Abstract

Continuous machine learning pipelines are common in industrial settings where models are periodically trained on data streams. Unfortunately, concept drifts may occur in data streams where the joint distribution of the data X and label y, P(X, y), changes over time and possibly degrade model accuracy. Existing concept drift adaptation approaches mostly focus on updating the model to the new data possibly using ensemble techniques of previous models and tend to discard the drifted historical data. However, we contend that explicitly utilizing the drifted data together leads to much better model accuracy and propose Quilt, a data-centric framework for identifying and selecting data segments that maximize model accuracy. To address the potential downside of efficiency, Quilt extends existing data subset selection techniques, which can be used to reduce the training data without compromising model accuracy.
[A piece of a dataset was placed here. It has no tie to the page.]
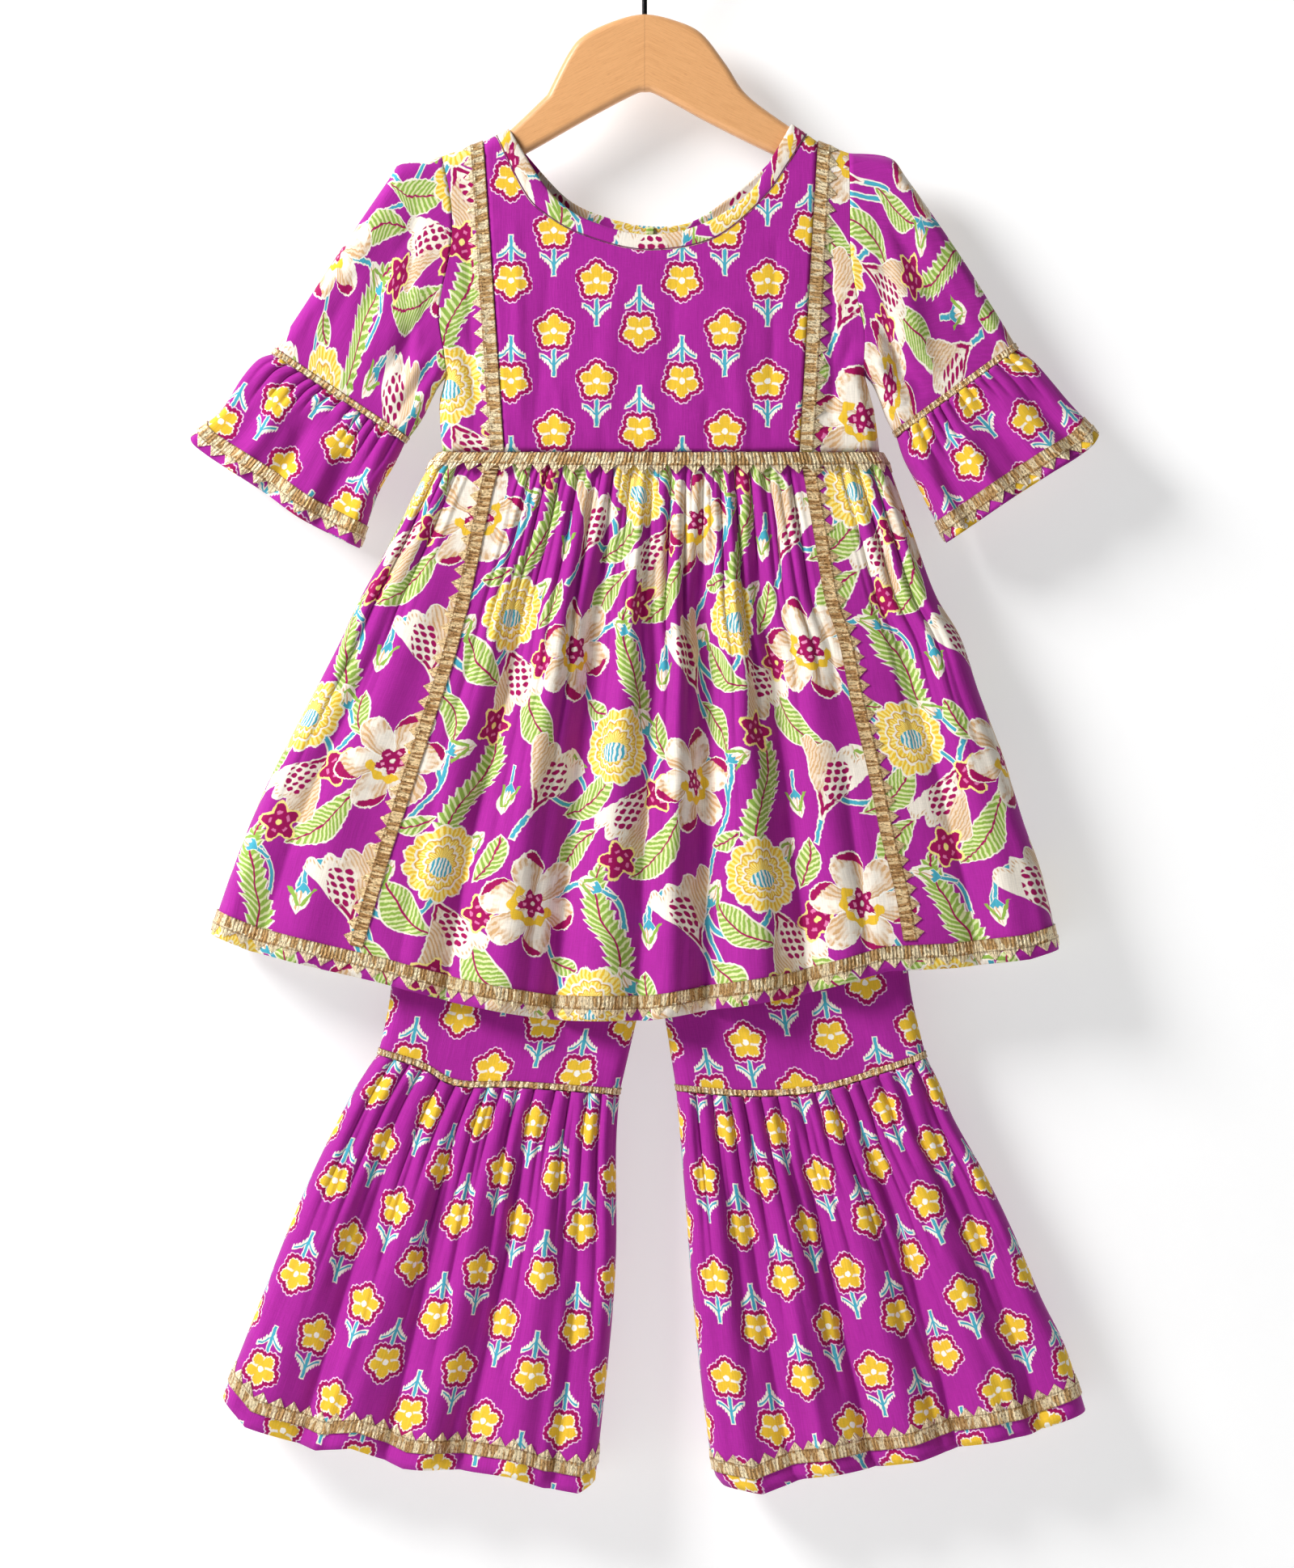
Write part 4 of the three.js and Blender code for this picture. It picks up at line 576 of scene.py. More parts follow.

These techniques cannot be used as is because they only assume virtual drifts where the posterior probabilities P(y|X) are assumed not to change. In contrast, a key challenge in our setup is to also discard undesirable data segments with concept drifts. Quilt thus discards drifted data segments and selects data segment subsets holistically for accurate and efficient model training. The two operations use gradient-based scores, which have little computation overhead. In our experiments, we show that Quilt outperforms state-of-the-art drift adaptation and data selection baselines on synthetic and real datasets.